When she woke up in the morning, i asked to speak to her. I made sure I was calm, and I didn't shout. She said everyone gets tipsy and I had blown it out of proportion. She then told me she was going out with friends. 

Ever since then, we have an argument ever couple of days. I almost panic when she goes out of the house on her own at night, as I 'm scared she's going to do something again. 

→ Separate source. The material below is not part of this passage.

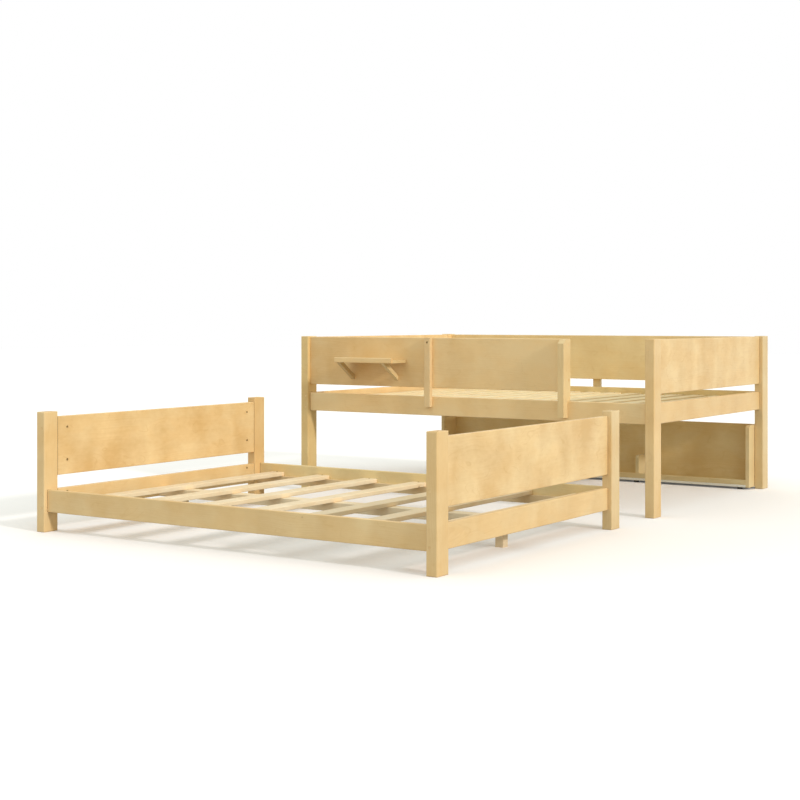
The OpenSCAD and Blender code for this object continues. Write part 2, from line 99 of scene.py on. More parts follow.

I know every tale of woe has two sides. Please don't think I am saying I'm perfect. I'm not. I don't know what to do. I have not really had many experiences in relationships. Please help!


----------



## tacoma (May 1, 2011)

She`s a nightmare.

If you marry her expect a lifetime of more of this behavior.

I wouldn`t do it.


----------



## anon1968 (Nov 2, 2011)

tacoma said:


> She`s a nightmare.
> 
> If you marry her expect a lifetime of more of this behavior.
> 
> I wouldn`t do it.


Thats what my friends at work have said. I wasn't sure if they were bias t as they have an extremely low tolerance of being an abusive drunk. 

I have lost count of the number of times I have had to look for her in the neighbourhood at night. If I say I'm tired and want to head home after a night out, she normally starts trying to hit me, then runs out of the house.


----------



## tacoma (May 1, 2011)

None of this is acceptable behavior.

Do you want this woman raising your kids ?
_Posted via Mobile Device_


----------



## anon1968 (Nov 2, 2011)

tacoma said:


> None of this is acceptable behavior.
> 
> Do you want this woman raising your kids ?
> _Posted via Mobile Device_


In short no. The problem is I don't know how to judge when enough is enough. Plus, a small part of me is trying to rationalise all this grief as being my fault..


----------



## tacoma (May 1, 2011)

anon1968 said:


> In short no. The problem is I don't know how to judge when enough is enough. Plus, a small part of me is trying to rationalise all this grief as being my fault..


How are those rationalizations going?

How could this be YOUR fault?


----------



## Shaggy (Jul 17, 2011)

You want and need a partner in life. What you have now is someone you provide care and services for.

Imagine adding kids to this mix. Are you going to be able to provide all the care and love for them and her and keep your job?
_Posted via Mobile Device_


----------